Our version? The Downtown Duluth Senior Co-Lab. By-invitation-only, fiercely independent, and powered not by Silicon Valley gadgets but by the creak of old leather chairs, the hiss of a Mr. Coffee, and the hum of equipment that should’ve been retired when Nixon resigned. We meet daily to solve the world’s problems, and usually manage to fix Duluth’s too — at least until the second pot runs dry.

The regulars are legends in their own right. There’s Stan the Plan, who still drags in a 1992 IBM ThinkPad that boots slower than the lift bridge in January. Ruthie Numbers arrives with a battered adding machine and can out-calculate the city budget office without breaking a sweat. Big Jack hauls a yellow legal pad stuffed with box scores that date back to Met Stadium. Lenny Two-Cups never travels without twin thermoses — one regular, one decaf he’s never actually opened. Me? I mostly scribble notes and try to keep the peace when the volume climbs past hockey-rink levels.

Today’s official board meeting topic: Apple’s big September product announcement. By the time Tim Cook wrapped his keynote, the unanimous vote was in: the company had just delivered the biggest public-relations boondoggle in U.S. history.
The iPhone 17?
“A brighter screen, faster chip, better selfies — that’s like the Twins bragging about a new bullpen catcher,” Stan barked.
The iPhone Air?

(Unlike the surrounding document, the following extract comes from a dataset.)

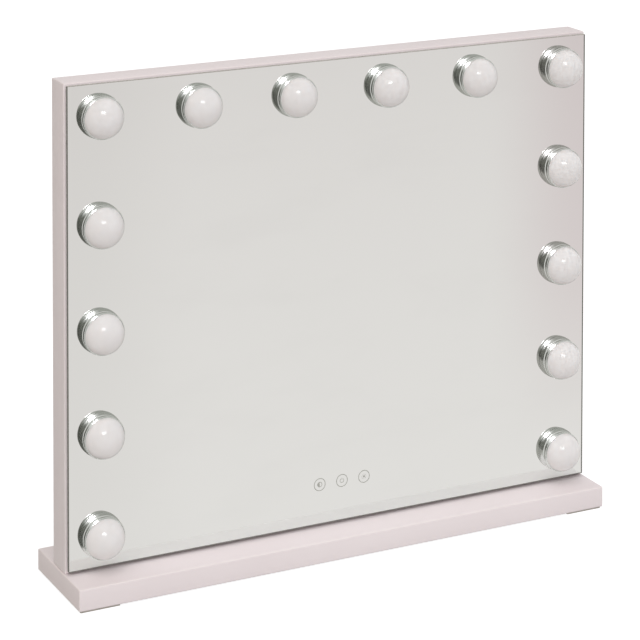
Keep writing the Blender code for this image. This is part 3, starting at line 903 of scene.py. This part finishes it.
def collar_mesh():
    """The bulb's cap: a beaded bezel round the globe, a grooved neck, a dished black back and its
    pin, with a black ring between the pin's two contacts."""
    seat = GLOBE_RIM - GAP
    inner = GLOBE_RADIUS + GAP
    lip = math.degrees(math.asin((COLLAR_FRONT - GLOBE_CENTRE) / inner))
    bezel = [(0.0, seat), (inner, seat)] + arc(GLOBE_CENTRE, inner, 0.0, lip, 4)
    bead = COLLAR_RADIUS - BEAD_STEP
    bezel += rounded([
        bezel[-1],
        (bead, COLLAR_FRONT, SOFT),
        (bead, COLLAR_FRONT - BEAD_LENGTH, CRISP),
        (COLLAR_RADIUS, COLLAR_FRONT - BEAD_LENGTH - BEAD_STEP, SOFT),
        (COLLAR_RADIUS, COLLAR_BACK, 2 * SOFT),
        (NECK_RADIUS, COLLAR_BACK),
    ])[1:]
    groove = NECK_RADIUS - GROOVE_DEPTH
    foot = NECK_RADIUS - NECK_CHAMFER
    neck = rounded([
        (NECK_RADIUS, COLLAR_BACK),
        (NECK_RADIUS, GROOVE_FRONT),
        (groove, GROOVE_FRONT - GROOVE_SLOPE, CRISP),
        (groove, GROOVE_BACK + GROOVE_SLOPE, CRISP),
        (NECK_RADIUS, GROOVE_BACK),
        (NECK_RADIUS, NECK_BACK + NECK_CHAMFER),
        (foot, NECK_BACK),
    ])
    dish = NECK_BACK + DISH_DEPTH
    back = rounded([
        (foot, NECK_BACK),
        (DISH_OUTER, NECK_BACK, CRISP),
        (DISH_OUTER - DISH_SLOPE, dish, CRISP),
        (DISH_INNER + DISH_SLOPE, dish, CRISP),
        (DISH_INNER, NECK_BACK, CRISP),
        (PIN_RADIUS, NECK_BACK),
    ])
    pin = [(PIN_RADIUS, NECK_BACK), (PIN_RADIUS, PIN_RING_FRONT)]
    ring = [(PIN_RADIUS, PIN_RING_FRONT), (PIN_RADIUS, PIN_RING_BACK)]
    tip = rounded([(PIN_RADIUS, PIN_RING_BACK), (PIN_RADIUS, PIN_TIP, PIN_TIP_ROUND), (0.0, PIN_TIP)])
    sections = [(CHROME, bezel), (CHROME, neck), (BLACK, back), (NICKEL, pin), (BLACK, ring), (NICKEL, tip)]
    return lathe("collar", sections, 72)


def cup_wall():
    """The cup's outer side, slightly crowned between its back and front radii."""
    points = []
    steps = 8
    start = CUP_FRONT - CUP_LIP
    flare = CUP_BACK_RADIUS - CUP_FRONT_RADIUS
    for step in range(steps + 1):
        along = step / steps
        radius = CUP_FRONT_RADIUS + flare * math.sin(along * math.pi / 2)
        points.append((radius, start - along * (start - CUP_FOOT)))
    return points


def barrel_thread():
    """The barrel from the back of its cup to its tapered end, on the axis."""
    points = [(BARREL_RADIUS, GAP)]
    root = BARREL_RADIUS - THREAD_DEPTH
    for turn in range(int((GAP - BARREL_END) / THREAD_PITCH) - 1):
        top = THREAD_START - turn * THREAD_PITCH
        points += [(BARREL_RADIUS, top), (root, top - THREAD_PITCH / 2)]
    return points + [(root, BARREL_END + THREAD_DEPTH), (BARREL_TIP_RADIUS, BARREL_END), (0.0, BARREL_END)]


def cup_mesh():
    """A chrome cup on the glass with a black contact floor, and its threaded barrel behind."""
    wall = NECK_RADIUS + GAP
    bore = [(0.0, BORE_END), (BORE_RADIUS, BORE_END), (BORE_RADIUS, CUP_FLOOR)]
    contact = [(BORE_RADIUS, CUP_FLOOR), (CONTACT_RADIUS, CUP_FLOOR)]
    well = CUP_FLOOR - WELL_DEPTH
    floor = rounded([
        (CONTACT_RADIUS, CUP_FLOOR),
        (CONTACT_RADIUS + WELL_SLOPE, well),
        (WELL_RADIUS - WELL_SLOPE, well, CRISP),
        (WELL_RADIUS, CUP_FLOOR),
        (wall, CUP_FLOOR),
    ])
    inside = rounded([(wall, CUP_FLOOR), (wall, CUP_FRONT, CUP_LIP), (CUP_FRONT_RADIUS, CUP_FRONT)])
    chamfer = 0.0001
    side = cup_wall()
    rim = [(CUP_FRONT_RADIUS, CUP_FRONT), (CUP_FRONT_RADIUS + chamfer, CUP_FRONT - chamfer)] + side
    foot = rounded([side[-1], (CUP_BACK_RADIUS, GAP, SOFT), (BARREL_RADIUS, GAP)])
    sections = [(BLACK, bore), (NICKEL, contact), (BLACK, floor), (CHROME, inside), (CHROME, rim),
                (CHROME, foot), (CHROME, barrel_thread())]
    return lathe("cup", sections, 72)


def make_bulbs():
    """Fourteen bulbs in their sockets. The mirror shows the cups, but not the globes and collars."""
    globe, collar, cup = globe_mesh(), collar_mesh(), cup_mesh()
    for bulb, seat in bulb_seats():
        body = "bulb_" + bulb
        unmirrored = [
            piece("opal_globe_" + bulb, globe, body, "opal_globe", "globe_" + bulb, at=seat),
            piece("chrome_collar_" + bulb, collar, body, "chrome", "bulb_cap_" + bulb, at=seat),
        ]
        piece("chrome_cup_" + bulb, cup, STAND, "chrome", "socket_" + bulb, at=seat)
        for made in unmirrored:
            made.visible_glossy = False


# ---- Electrics --------------------------------------------------------------------------------


def jack_place():
    """Where the jack's axis meets the outside of the back panel."""
    low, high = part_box("power_jack")
    _, panel_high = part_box("back_panel")
    middle = (low + high) / 2
    return Vector((middle.x, panel_high.y, middle.z))


def make_jack():
    """A flanged power jack with a contact pin in its bore."""
    contact = rounded([
        (0.0, JACK_CONTACT_FRONT),
        (JACK_CONTACT_RADIUS, JACK_CONTACT_FRONT, JACK_CONTACT_RADIUS / 2),
        (JACK_CONTACT_RADIUS, JACK_BORE_END),
    ])
    sleeve = rounded([
        (JACK_CONTACT_RADIUS, JACK_BORE_END),
        (BORE_RADIUS, JACK_BORE_END),
        (BORE_RADIUS, JACK_REACH, 2 * CRISP),
        (JACK_FLANGE, JACK_REACH, JACK_FLANGE_ROUND),
        (JACK_FLANGE, GAP, CRISP),
        (BARREL_RADIUS, GAP),
        (BARREL_RADIUS, JACK_END, 2 * CRISP),
        (0.0, JACK_END),
    ])
    data = lathe("jack", [(NICKEL, contact), (BLACK, sleeve)], 48, TO_BACK)
    piece("flanged_jack", data, STAND, "black_plastic", "power_jack", at=jack_place())


def paint_hidden_nodes():
    """CAD nodes inside the case keep their shape and get a finished material."""
    finishes = {
        "mirror_tape": foam("tape_foam", (0.05, 0.05, 0.05), (0.14, 0.14, 0.135)),
        "touch_board": circuit_board(),
        "wiring_harness": cable_sheath(),
    }
    for node, finish in finishes.items():
        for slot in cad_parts[node].material_slots:
            slot.material = finish


# ---- Studio -----------------------------------------------------------------------------------


def surroundings(t):
    """What a glossy ray finds after a second reflection: a dim room, darker on the left, with the
    key light's soft panel in it."""
    direction = t.add("VectorMath", {0: t.add("NewGeometry", output="Incoming"), "Scale": -1.0},
                      operation="SCALE")
    side = t.ramp(t.part(direction, "X"), -0.55, 0.0)
    room = t.mix(side, (0.135, 0.145, 0.12), (0.40, 0.42, 0.38))
    match = t.add("VectorMath", {0: direction, 1: GLINT_DIRECTION}, output="Value", operation="DOT_PRODUCT")
    panel = t.ramp(match, math.cos(math.radians(PANEL_OUTER)), math.cos(math.radians(PANEL_INNER)))
    return t.mix(panel, room, (1.02, 1.06, 1.02))


def make_world():
    """White to the camera, a pale room in the mirror, and an even fill that is warmer on the left."""
    world = bpy.data.worlds.new("studio")
    bpy.context.scene.world = world
    t = Tree(world)
    glossy = t.mix(t.deep(), PALE_ROOM, surroundings(t))
    toward = t.add("NewGeometry", output="Incoming")
    left = t.ramp(t.part(toward, "X"), -0.2, 0.9)
    fill = t.mix(left, (FILL, FILL, FILL), (0.79 * FILL, 0.69 * FILL, 0.57 * FILL))
    light = t.mix(t.light_path("Is Glossy Ray"), fill, glossy)
    shown = t.mix(t.light_path("Is Camera Ray"), light, (1.0, 1.0, 1.0))
    t.output("World", t.add("Background", {"Color": shown}))
    world.cycles.sampling_method = "NONE"


def make_floor():
    """A pale floor that reads as white, darkens under the base, and dims with distance when it is
    seen in the mirror."""
    half = FLOOR_SIDE / 2
    data = box("floor", (-half, -half, -FLOOR_THICKNESS), (half, half, 0.0))
    floor = bpy.data.objects.new("floor", data)
    bpy.context.scene.collection.objects.link(floor)
    made, t = material("floor")
    place = t.place()
    far = t.ramp(t.part(place, "Y"), -0.15, -2.4, smooth=False)
    seen = t.mix(far, (0.795, 0.797, 0.765), (0.722, 0.712, 0.685))
    seen = t.mix(t.ramp(t.part(place, "Y"), -2.6, -14.0), seen, PALE_ROOM)
    left = t.ramp(t.part(place, "X"), -0.35, -0.10)
    dim = t.mix(left, (0.10, 0.105, 0.09), (0.42, 0.43, 0.39))
    mirrored = t.add("Emission", {"Color": t.mix(t.deep(), seen, dim)})
    matte = t.add("BsdfDiffuse", {"Color": (0.56, 0.56, 0.56, 1.0)})
    soft = t.add("BsdfDiffuse", {"Color": (0.30, 0.30, 0.30, 1.0)})
    white = t.add("AddShader", {0: soft, 1: t.add("Emission", {"Color": (0.87, 0.87, 0.87, 1.0)})})
    lit = t.add("MixShader", {0: t.light_path("Is Glossy Ray"), 1: matte, 2: mirrored})
    t.output("Material", t.add("MixShader", {0: t.light_path("Is Camera Ray"), 1: lit, 2: white}))
    made.cycles.emission_sampling = "NONE"
    data.materials.append(made)


def aimed(made, direction, distance):
    """Stand a light off along a direction, facing back at the mirror."""
    middle = (cad_low + cad_high) / 2
    made.location = middle + direction * distance
    made.rotation_euler = direction.to_track_quat("Z", "Y").to_euler()
    bpy.context.scene.collection.objects.link(made)


def make_sun(name, strength, angle, direction):
    """A sun that lights the surfaces but isn't seen in reflections."""
    light = bpy.data.lights.new(name, "SUN")
    light.energy = strength
    light.angle = math.radians(angle)
    made = bpy.data.objects.new(name, light)
    made.visible_glossy = False
    aimed(made, direction, SUN_DISTANCE)


def make_glint():
    """A lamp that shows only as the glints on the globes, the chrome and the lacquer."""
    light = bpy.data.lights.new("glint", "AREA")
    light.shape = "RECTANGLE"
    light.size = 2 * GLINT_DISTANCE * math.tan(math.radians(GLINT_HALF_WIDTH))
    light.size_y = 2 * GLINT_DISTANCE * math.tan(math.radians(GLINT_HALF_HEIGHT))
    light.energy = GLINT_STRENGTH * math.pi * light.size * light.size_y
    made = bpy.data.objects.new("glint", light)
    made.visible_diffuse = False
    made.visible_camera = False
    aimed(made, GLINT_DIRECTION, GLINT_DISTANCE)


def make_camera():
    camera = bpy.data.objects.new("camera", bpy.data.cameras.new("camera"))
    mark = bpy.data.objects.new("camera_place", None)
    for made in (camera, mark):
        made.location = CAMERA_PLACE
        bpy.context.scene.collection.objects.link(made)
    aim = Matrix.Rotation(math.radians(-CAMERA_TURN), 3, "Z")
    aim = aim @ Matrix.Rotation(math.radians(90.0 - CAMERA_TILT), 3, "X")
    aim = aim @ Matrix.Rotation(math.radians(CAMERA_ROLL), 3, "Z")
    camera.rotation_euler = aim.to_euler()
    camera.data.lens = CAMERA_LENS
    camera.data.clip_end = 100.0
    # The lens shift holds only while the camera stands at its own place, so other views are centred.
    for shift, amount in CAMERA_SHIFT.items():
        driver = camera.data.driver_add(shift).driver
        driver.type = "SCRIPTED"
        away = driver.variables.new()
        away.name = "away"
        away.type = "LOC_DIFF"
        away.targets[0].id = camera
        away.targets[1].id = mark
        driver.expression = f"{amount} if away < 0.001 else 0.0"
    bpy.context.scene.camera = camera


# ---- Assembly ---------------------------------------------------------------------------------

make_base()
make_pads()
make_case()
make_back()
make_screws()
make_glass()
make_touch_marks()
make_bulbs()
make_jack()
paint_hidden_nodes()
make_world()
make_floor()
make_sun("key", KEY_STRENGTH, KEY_ANGLE, KEY_DIRECTION)
make_sun("rear", REAR_STRENGTH, REAR_ANGLE, REAR_DIRECTION)
make_glint()
make_camera()
bpy.context.scene.view_settings.view_transform = "Standard"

Paper-thin at 5.6 millimeters.
“Drop it in the lawn, and the squirrels will haul it off,” Lenny declared.
AirPods Pro 3? Now with heart-rate sensors and live translation.
“Great,” Ruthie sighed, “now my earbuds can tell me I’m dying in five languages while I’m trying to do the crossword.”

Then came the Apple Watch Series 11. Blood-pressure alerts.
“Perfect,” said Big Jack. “Right when I see the credit-card bill.”
The SE 3 finally added an always-on display.
“Welcome to 2020,” muttered Stan.
And the Ultra 3 with its satellite link?
“So next time I trip outside Super One, I can beam a distress signal to the Pentagon,” Lenny chuckled.
None of it fooled the smartest board in America. These folks have lived through moon landings, recessions, and every salesman pitch ever thrown their way. They smelled the PR spin before the livestream even buffered. Wall Street smelled it too — Apple stock sagged before Cook left the stage.

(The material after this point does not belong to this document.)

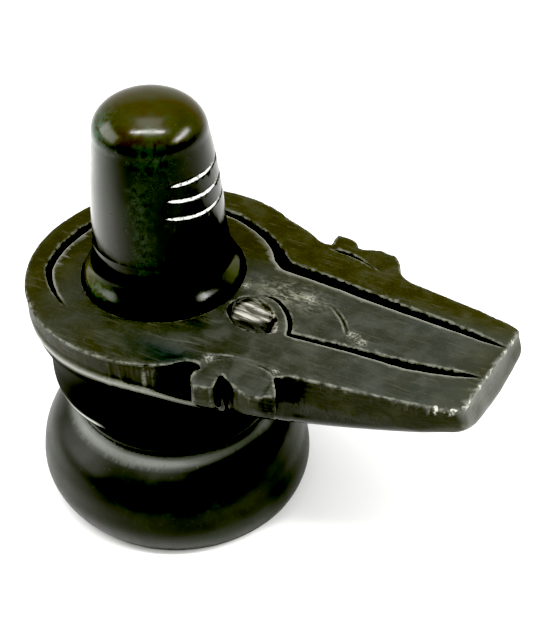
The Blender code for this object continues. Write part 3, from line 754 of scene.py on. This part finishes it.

Verdict delivered. Jobs gave us the future. Cook gave us thinner junk. The mugs were drained, the chairs scraped back, and the meeting adjourned earlier than usual. The bust was so bad the co-lab cut the session short and headed home for naps. When Apple can bore the sharpest minds in Duluth straight to sleep, that’s not innovation. That’s a historic bust.
This, folks, is what the Downtown Duluth Senior Co-Lab does best. We gather with our old machines, old habits, and sharper-than-ever tongues, and we separate truth from spin. No PR smokescreen survives under the fluorescent lights and cracked ceiling tiles of our by-invitation-only headquarters.

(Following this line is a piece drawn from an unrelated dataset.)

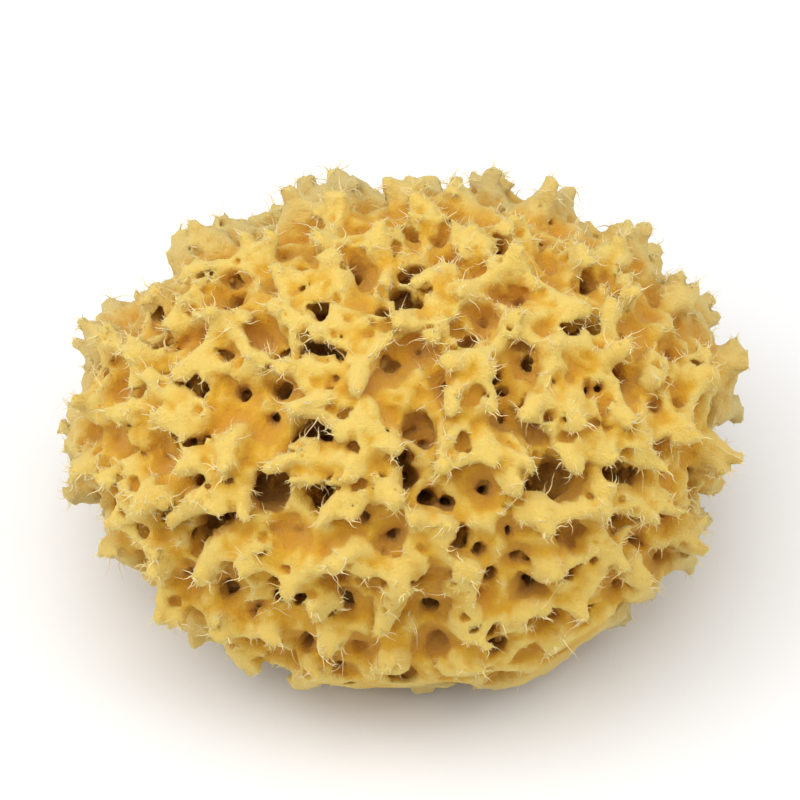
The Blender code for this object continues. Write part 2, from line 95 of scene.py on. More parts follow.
# Canal mouths: across, up, mouth radius, depth
MOUTHS = (
    # Upper middle
    (2.2, 26.2, 3.6, 26), (2.6, 33.6, 3.1, 22), (0.2, 29.8, 2.4, 22),
    (-16.6, 16.6, 3.5, 26), (-16, 24.4, 3.1, 22), (-18.2, 20.6, 2.4, 20),
    (-9.8, 34.2, 1.9, 14), (-4.2, 25.6, 2, 12), (-12.4, 16.2, 1.4, 12),
    (-2.6, 14.8, 1.6, 9), (9.2, 35.8, 2.3, 6), (-23.8, 32.6, 3, 7),
    (-20, 33.8, 2.6, 6), (13.6, 18, 2.8, 12), (16.6, 24.2, 3, 6),
    (-28, 20.2, 3, 6), (-24.2, 38.8, 1.1, 6), (-24.2, 15.8, 2, 10),
    (-24.4, 10, 1.5, 14), (18.2, 12.8, 1.5, 14), (19.8, 9.6, 1.2, 10),
    # Upper left
    (-35, 29.2, 2.5, 14), (-34.8, 32.8, 1.9, 9), (-49.4, 25, 3.4, 7),
    (-48.4, 19, 2.5, 9), (-53.8, 16.6, 1.7, 8), (-45, 30, 1.4, 6),
    (-40.8, 10.6, 2.6, 22), (-44.2, 11, 2.4, 10), (-31.8, 9.4, 1.6, 18),
    (-55.2, 26.8, 1.8, 5),
    # Upper right
    (33, 21.2, 2.5, 22), (37.4, 22, 2.3, 10), (25.2, 15.8, 1.6, 18),
    (35.4, 38.4, 3, 7), (38, 32.6, 2.3, 9), (44.4, 33, 1.6, 8),
    (28, 41.8, 1.4, 6), (19.8, 35.4, 2.1, 14), (19.4, 39.2, 1.7, 9),
    (43, 13.4, 2.1, 15), (39.6, 10, 1.2, 10), (36.6, 10, 1.6, 6),
    (56.2, 18, 1.6, 5),
    # Middle, under the upper lip
    (-17, 1.4, 2.9, 24), (-20, -0.6, 1.7, 18), (2.2, 2.6, 2.4, 9),
    (4, -0.4, 1.8, 9), (-0.6, -4, 2.2, 14), (0.6, -7.8, 2.2, 22),
    (-16.2, -11.2, 2.9, 18), (5.2, -12.6, 1.8, 20), (9, -13.6, 1.5, 18),
    (16.4, -10.4, 1.6, 12), (-26.6, -10.4, 4.7, 16), (30.8, -8.2, 4.4, 14),
    (26.6, -9.8, 2.8, 12), (43.4, -7.2, 2.6, 12), (40, -6.6, 2.1, 11),
    (46.8, -7.8, 2, 10),
    # Left, under the upper lip
    (-45.6, 0, 2.1, 14), (-42, -0.8, 1.3, 10), (-39.2, 0, 1.6, 6),
    (-59.2, -0.4, 1.6, 5), (-49, -3.6, 3.6, 6), (-40, -8.4, 1.9, 9),
    (-39.2, -18, 2.4, 14), (-41.8, -19.8, 1.9, 12), (-36, -15.8, 2.1, 12),
    (-60.2, -11, 1.2, 8), (-60.2, -15.6, 1.7, 9),
    # Lower left
    (-34.4, -25.2, 1.7, 10), (-24.8, -29, 1.7, 18), (-25, -32, 1.5, 16),
    (-36, -31.6, 2.3, 9), (-44, -29.2, 2.6, 7), (-41.6, -23, 1.3, 8),
    (-20.4, -31.6, 2.4, 9), (-19.4, -43.4, 1.8, 9), (-30, -41.2, 2, 6),
    (-41.8, -37.4, 2.6, 5), (-8.6, -43.2, 2.6, 6), (-10.8, -33.6, 1.5, 12),
    (-12.6, -27.8, 1.4, 7),
    # Lower middle
    (-2.2, -19.8, 1.6, 12), (10.8, -20.4, 2.8, 9), (15.4, -22.8, 1.4, 14),
    (17.4, -28.2, 1.8, 16), (15.4, -31.8, 1.2, 8), (3.2, -28, 1.2, 8),
    (5.8, -34.6, 1.7, 14), (17.8, -38, 1.7, 14), (19.6, -42.6, 2.3, 16),
    (0.4, -49.6, 3.4, 11), (7, -42.4, 3.2, 7),
    # Lower right
    (21.8, -18.4, 1.3, 8), (24.4, -24.4, 1.3, 10), (32.8, -26.4, 1.3, 10),
    (26.6, -29.8, 2, 18), (43.4, -16.8, 1.8, 9), (48.2, -22.8, 2, 10),
    (38.4, -34.8, 1.1, 8), (29.6, -36.4, 2.1, 6), (36.4, -36.8, 2.3, 5),
    (54.4, -17, 2.4, 6), (55.2, -25.8, 2.7, 6), (34.2, -21.4, 1.2, 7),
)  # fmt: skip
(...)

The rest of the world might see Apple’s announcement as another keynote. We see it as proof that the suits have replaced the dreamers. And we’ll keep saying so — one busted product, one botched press conference, one city budget at a time.
Tomorrow? Who knows what’s on the docket? But you can bet the Downtown Duluth Senior Co-Lab will hold court, weigh in, and solve it before lunch.
Right before we all head home for that early nap.